The question will now arise, What are the best crops to be grown between the rows of a vineyard 1 This may be answered by saying, in general terms, the usual hoed crops; yet corn is not admissible at all, neither is any crop that grows more than a foot or so in height, or that spreads much on the ground. Such crops can not be grown without serious damage. No crop, again, that is earthed up should be grown; we therefore exclude potatoes, not only because they spread over much surface, but also because they are generally earthed up, though we never earth them. Carrots, beets, turnips, and similar crops, may be introduced, and a large yield secured. We have grown strawberries between the rows, and recommended others to do so. It is a profitable crop to be introduced in this way, where the soil is suitable for the growth of the strawberry. Three rows of strawberries, each plant a foot apart, may be planted between the rows of vines. At the end of the third year one row should be removed; and at the end of the fourth year another; and at the end of the fifth year it would be well to remove all. At that time, if not before, the vines will need all the space allotted to them. The strawberries should at no time be allowed to make runners, and the ground must be kept clean and free from weeds.

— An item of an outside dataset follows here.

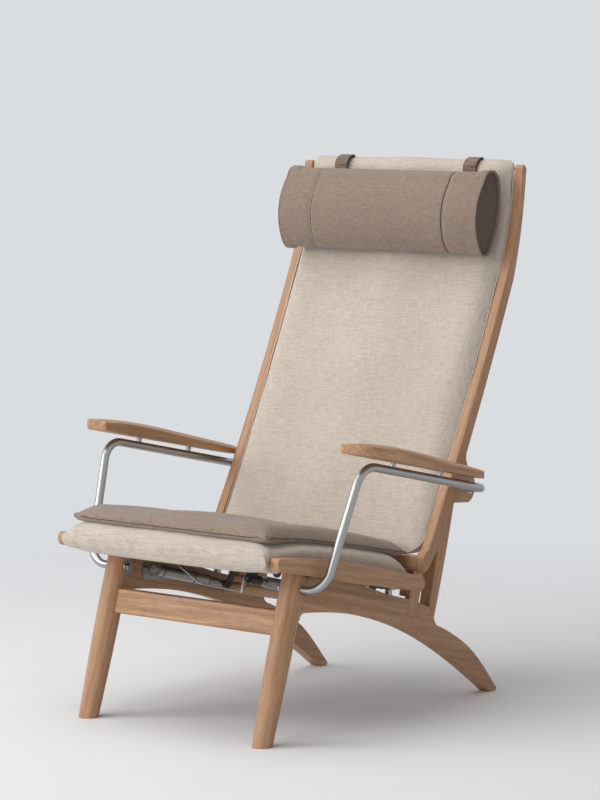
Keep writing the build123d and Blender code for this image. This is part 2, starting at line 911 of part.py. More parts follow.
# Carriages that run on the slide bars
inner_h = slide_t + 2 * side_gap
outer_w = slide_w + 2 * carriage_wall
flange_reach = rail_in_x - slide_x
carriage_front_y = carriage_y - carriage_len / 2
with BuildPart() as slide_carriage:
    face = Plane(
        origin=at(slide_x, carriage_front_y, on_slide(slide_front_y, slide_front_z, carriage_front_y)),
        x_dir=(-1, 0, 0),
        z_dir=(0, 1, -slide_slope),
    )
    with BuildSketch(face):
        Rectangle(outer_w, inner_h)
        with Locations((outer_w / 2, inner_h / 2)):
            Rectangle(flange_reach + outer_w / 2, carriage_wall, align=(Align.MAX, Align.MIN))
        with Locations((0, -inner_h / 2)):
            Rectangle(outer_w, carriage_lip_t, align=(Align.CENTER, Align.MAX))
        with Locations((-flange_reach, inner_h / 2 + carriage_wall)):
            Rectangle(carriage_flange_t, carriage_flange_h, align=(Align.MIN, Align.MAX))
        Rectangle(slide_w + 2 * side_gap, inner_h, mode=Mode.SUBTRACT)
        with Locations((0, -inner_h / 2)):
            lip_opening = slide_block_w + 2 * carriage_lip_t
            Rectangle(lip_opening, 4 * carriage_lip_t, mode=Mode.SUBTRACT)
    extrude(amount=carriage_len)
save_pair(slide_carriage, "slide_carriage")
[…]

There is an objection to strawberries, however, if the grape vines are to be covered during the winter, and earth is used for the purpose. Keeping in view the general principles we have laid down, each one can select for himself what kinds of crops, if any, he will grow between his vines.
But we have arrived at a stopping place without having said a word about training. That will be in season for our next. We will simply repeat here, that all the newly planted vines must be cut down to two or three buds, and the nearer these are to the base of the vine, the better. They must be cut down to at least a foot of the base, whether eyes are apparent or not. A vine that will not start below that is not worth having.